In particular, Obama was asked by the Univision radio host when Obama would get "comprehensive immigration reform" passed.

Obama's response, after saying that a lot depends on the outcome of next week's election, was shocking: "And if Latinos sit out the election instead of saying, we're gonna punish our enemies and we're gonna reward our friends who stand with us on issues that are important to us, if they don't see that kind of upsurge in voting in this election, then I think it's gonna be harder and that's why I think it's so important that people focus on voting on November 2."

Remember, Hispanic voters are by definition American citizens (at least the ones who vote legally, which I assume is the vast majority of them).  Obama is calling on one group of Americans to consider as "enemies" another group of Americans who don't share their sense of urgency or policy priorities on a particular issue.

When I think of "president" and "enemies", I of course think of Richard Nixon's famous "Enemies List" and, to a lesser degree, FDR's call for citizens to "judge me by the enemies that I have made."  Perhaps it's not surprising that the two presidents who were afraid of "enemies" were perhaps, with the possible addition of Jimmy Carter, this nation's two most economically illiterate and damaging presidents...until our current enemy-focused man-child.  But I digress...

Politics is not, or should not be, about "punishment" and "reward".  Obama's answer betrays everything that's wrong with the man, politically speaking.  He does not understand America.  He does not understand the proper role of government as it is intended in America.  (Perhaps in the Indonesia of his youth, punishment and reward was the normal primary function of government?)  In fact, as counter-intuitive as it is to say of someone who has won an election to become President of the United States, Barack Obama does not understand American politics.

With every passing day, especially during his ineffective and mostly unwanted-even-by-Democrats jaunts around the country during the end of this campaign season, it becomes clearer that Barack Obama in an accidental president.

He's accidental because he only one due to a combination of circumstances that happens, at most, once in a lifetime in America:

  • The opposition party (Republican in this case) is reviled by the public, mostly because they abandoned their own stated principles, giving an unusually easy path to the candidate (Democrat in this case),
  • The opposition party puts up a candidate (John McCain in this case) who would be the oldest president at the time of taking office in our nation's history,
  • The opposition party puts up a candidate who has lukewarm support at best among the Party faithful due to his history of "working with" the other side to pass legislation far more favored by the other side than by his own party,
  • And the candidate himself would be the "first" of some important group (Black in this case, though it the candidate had been Hillary, then "first woman president" would have been the call) to win the office of the presidency, allowing the public to support him as a "historic" candidate.

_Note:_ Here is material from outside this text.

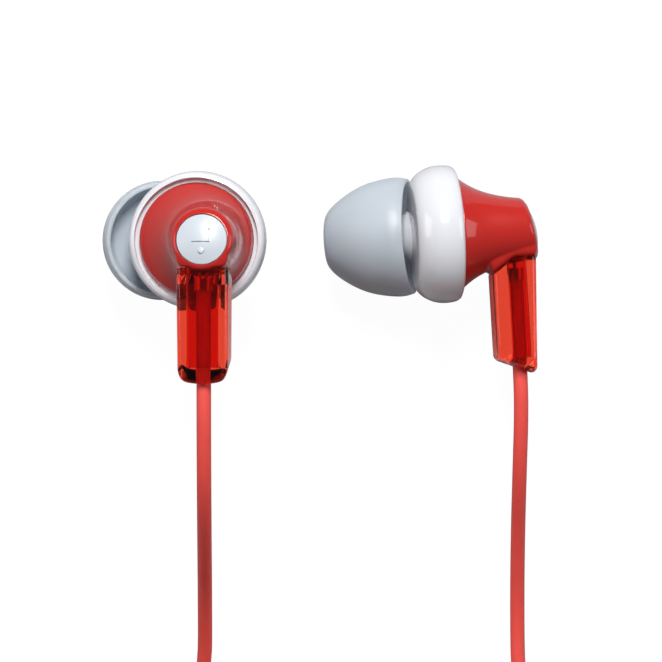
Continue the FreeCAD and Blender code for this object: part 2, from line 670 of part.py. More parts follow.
def right_place():
    lean = Rotation(Vector(0, 1, 0), 90 + HOUSING_LEAN)
    turn = Rotation(Vector(0, 0, 1), RIGHT_TURN)
    return Placement(Vector(RIGHT_SEAM[0], RIGHT_SEAM[1], 0), turn * lean)


def stand(pieces, placement):
    """Place an earphone and set it down so that its lowest point touches the table."""
    shapes = {name: placed(shape, placement) for name, shape in pieces.items()}
    lowest = min(shapes[name].optimalBoundingBox(False, False).ZMin
                 for name in ("ear_tip", "front_housing", "stem"))
    for shape in shapes.values():
        shape.translate(Vector(0, 0, -lowest))
    return shapes, -lowest


def coil_solid(centre, radius, turns, layers):
    """Outer shape of a neat coil: flat layers of turns, a cord's width apart."""
    shape = ring(radius - (turns + 0.5) * CORD, radius + CORD / 2, 0, layers * CORD)
    shape.translate(Vector(centre[0], centre[1], 0))
    return shape


def splitter():
    """Moulded body that joins the two branches to the main cord, wide at the branches' end."""
    start = Vector(*LEFT_TAIL[-1])
    end = Vector(*MAIN_LEAD[0])
    middle = (LEFT_TAIL[-1][0] + RIGHT_TAIL[-1][0]) / 2
    width, height = SPLITTER_SIZE
    flared = SPLITTER_NECK + SPLITTER_FLARE
    sections = []
    for y, wide, tall in ((start.y, width, height), (start.y - SPLITTER_SHOULDER, width, height),
                          (end.y + SPLITTER_SHOULDER, flared, flared),
                          (end.y, SPLITTER_NECK, SPLITTER_NECK)):
        shape = Part.Ellipse(Vector(0, 0, 0), wide / 2, tall / 2 - EPS / 10)
        oval = Part.Wire(shape.toShape())
        oval.rotate(Vector(0, 0, 0), Vector(1, 0, 0), 90)
        oval.translate(Vector(middle, y, start.z))
        sections.append(oval)
    return Part.makeLoft(sections, True, False)


def plug_cylinder(radius, start, end):
    """Cylinder on the plug's axis, between two distances along it from the cord's end."""
    foot = Vector(*MAIN_TAIL[-1]) + Vector(0, start, 0)
    return Part.makeCylinder(radius, end - start, foot, Vector(0, 1, 0))


def plug_turned(points):
    """Solid turned about the plug's axis from (radius, distance) points."""
    body = revolved(lines([Vector(r, 0, d) for r, d in points + points[:1]]))
    return placed(body, Placement(Vector(*MAIN_TAIL[-1]), Rotation(Vector(1, 0, 0), -90)))


def plug():
    """Pieces of the 3.5 mm plug, in a row from the cord to the tip."""
    grip = RELIEF_LENGTH
    collar = grip + HANDLE_LENGTH
    end = collar + PLUG_LENGTH
    tip = end - PLUG_TIP_LENGTH
    ring_end = tip - PLUG_BAND
    ring_start = ring_end - PLUG_RING_LENGTH
    sleeve_end = ring_start - PLUG_BAND
    shank_start = collar - PLUG_SHANK
    core = PLUG_CORE_RADIUS
    low, high = RELIEF_RADII
    thick, waist = HANDLE_RADIUS, HANDLE_WAIST
    relief = plug_turned([(0, 0), (low, 0), (high, grip), (0, grip)])
    handle = plug_turned([(0, grip), (high + HANDLE_STEP, grip), (waist, grip + HANDLE_WAIST_PLACE),
                          (thick, grip + HANDLE_FULL_PLACE), (thick, collar - HANDLE_END_CHAMFER[1]),
                          (thick - HANDLE_END_CHAMFER[0], collar), (0, collar)])
    handle = handle.cut(plug_cylinder(PLUG_SHANK_RADIUS + GLUE_GAP, shank_start, collar + EPS))
    handle = handle.cut(plug_cylinder(core + GLUE_GAP, shank_start - PLUG_CORE_TAIL - GLUE_GAP, shank_start))
    flange = collar + GLUE_GAP
    sleeve = plug_cylinder(PLUG_SHANK_RADIUS, shank_start, flange)
    sleeve = sleeve.fuse(plug_cylinder(PLUG_COLLAR_RADIUS, flange, flange + PLUG_COLLAR))
    sleeve = sleeve.fuse(plug_cylinder(PLUG_RADIUS, flange + PLUG_COLLAR, sleeve_end))
    sleeve = sleeve.cut(plug_cylinder(core + GLUE_GAP, shank_start - EPS, sleeve_end + EPS))
    neck = tip + PLUG_TIP_NECK_PLACE
    contact = plug_turned([(0, tip), (PLUG_RADIUS, tip), (PLUG_TIP_NECK, neck),
                           (PLUG_RADIUS - PLUG_TIP_BULGE[0], neck + PLUG_TIP_BULGE[1]),
                           (PLUG_TIP_END_RADIUS, end), (0, end)])
    contact_ring = plug_cylinder(PLUG_RADIUS, ring_start, ring_end)
    bands = [plug_cylinder(PLUG_RADIUS, *ends) for ends in ((sleeve_end, ring_start), (ring_end, tip))]
    bore = plug_cylinder(core + GLUE_GAP, sleeve_end - EPS, tip + EPS)
    return {
        "plug_strain_relief": relief, "plug_handle": handle, "plug_sleeve": sleeve.removeSplitter(),
        "plug_ring": contact_ring.cut(bore), "plug_insulators": Part.makeCompound([b.cut(bore) for b in bands]),
        "plug_tip": contact, "plug_core": plug_cylinder(core, shank_start - PLUG_CORE_TAIL, tip)}


def cords():
    routes = {"left_cord": LEFT_LEAD, "left_cord_tail": LEFT_TAIL, "right_cord": RIGHT_LEAD,
              "right_cord_tail": RIGHT_TAIL, "main_cord": MAIN_LEAD, "main_cord_tail": MAIN_TAIL}
    pieces = {name: tube([Vector(*point) for point in route], CORD / 2, name)
              for name, route in routes.items()}
    branch = (BRANCH_COIL_RADIUS, BRANCH_COIL_TURNS, BRANCH_COIL_LAYERS)
    pieces["left_cord_coil"] = coil_solid(LEFT_COIL, *branch)
    pieces["right_cord_coil"] = coil_solid(RIGHT_COIL, *branch)
    pieces["main_cord_coil"] = coil_solid(MAIN_COIL, MAIN_COIL_RADIUS, MAIN_COIL_TURNS, MAIN_COIL_LAYERS)
    return pieces


def main():
    os.makedirs("parts", exist_ok=True)
    nodes = {}
    left, left_height = stand(earphone("left"), left_place())
    right_pieces = {name: mirrored(shape) for name, shape in earphone("right").items()}
    right, right_height = stand(right_pieces, right_place())
    print("seam heights %.3f %.3f" % (left_height, right_height))
    nodes.update({"left_" + name: shape for name, shape in left.items()})
    nodes.update({"right_" + name: shape for name, shape in right.items()})
    box = FreeCAD.BoundBox()
    for shape in nodes.values():
        box.add(shape.optimalBoundingBox(False, False))
    print("box of the two earphones", box)
    nodes.update(cords())
    nodes["splitter"] = splitter()
    nodes.update(plug())
    for name, shape in nodes.items():
        if not shape.isValid():
            print("invalid", name)
        print(name, "%.3f" % shape.Volume, len(shape.Solids))
        shape.exportStep("parts/" + name + ".step")


main()
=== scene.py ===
"""Wired in-ear earphones lying on a pale table, seen from straight above.

The housings, ear tips, stems, cords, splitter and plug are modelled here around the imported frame; the
driver's inner pieces stay the frame's own and only get materials.  Lengths are millimetres until a piece
is placed, and metres after that.
"""

import json
import math

import bmesh
import bpy
from mathutils import Matrix, Vector


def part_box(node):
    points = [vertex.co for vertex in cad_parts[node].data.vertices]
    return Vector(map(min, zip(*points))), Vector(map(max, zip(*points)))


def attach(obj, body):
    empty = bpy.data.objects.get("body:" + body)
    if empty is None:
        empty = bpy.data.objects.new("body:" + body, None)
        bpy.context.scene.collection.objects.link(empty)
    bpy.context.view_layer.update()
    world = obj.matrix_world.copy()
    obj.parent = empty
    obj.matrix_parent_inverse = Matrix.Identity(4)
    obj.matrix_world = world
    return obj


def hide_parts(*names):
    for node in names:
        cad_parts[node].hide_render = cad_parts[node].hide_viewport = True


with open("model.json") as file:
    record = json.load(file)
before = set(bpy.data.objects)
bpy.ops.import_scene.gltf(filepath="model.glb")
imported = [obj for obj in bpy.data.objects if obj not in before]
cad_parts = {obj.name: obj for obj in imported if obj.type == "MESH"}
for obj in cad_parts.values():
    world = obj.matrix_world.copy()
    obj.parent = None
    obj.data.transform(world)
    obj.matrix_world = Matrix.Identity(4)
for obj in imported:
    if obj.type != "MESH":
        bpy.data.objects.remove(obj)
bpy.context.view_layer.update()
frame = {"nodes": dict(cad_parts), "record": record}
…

Let's get real here:  If the GOP hadn't self-destructed, Obama wouldn't have won.  He wouldn't have been able to get over the consistent pattern of evidence that he is a man who hates his own country.  Furthermore, if Obama were a white junior senator from Illinois with no achievements to speak of and few talents beyond reading from a teleprompter and shooting a basketball, he would have been laughed out of the presidential primary race.  In case I'm not saying it clearly enough: Obama is president primarily because he is black.

But at some point, even young muddle-headed voters who supported Obama because he was "cool" and McCain most certainly wasn't have to realize that dividing up the nation into various camps of "enemies" and "friends" is unAmerican, unpresidential, ineffective, and fundamentally reprehensible.

It won't win elections.  It won't win Hispanic voters, or anybody other than the radical left who already think that way and are already going to vote a straight Democrat (socialist-lite) ticket.  It won't win anybody or anything except perhaps the continuing admiration of the Bill Ayers/Jeremiah Wright fringe of American society.  But that's exactly where Obama comes from and where he feels most comfortable.  So he's not going to stop because these are not just talking points written for him; they're how he really thinks.  And they're really not how the vast majority of Americans think.

As Christopher Sanders said to me recently, "Obama can soon write his next book: 'How to energize the base -- their's not ours.'"

  • kjdiamond
    Comment from: kjdiamond
    10/29/10 @ 11:50:15 am

    I know we had this discussion before, and I think it is still relevant with the entire Tancredo/Maes issue: McCain might have been a blemished candidate, but he is a true American and still a Republicanish candidate that would have done more good for this country than the Commmunist we have in office right now. I voted for McCain because I knew what was coming from Obama, even with a faulty campaign. Now, we have another Supreme Court mistake, more federal regulations in certain industries that definitely don't need it, a heatlhcaare takeover, and now more debt that is shrinking our prospects for real recovery. We will be paying for Obama/Pelosi/Reid for decades. I hope to hell Tancredo wins or Colorado is headed down that path too.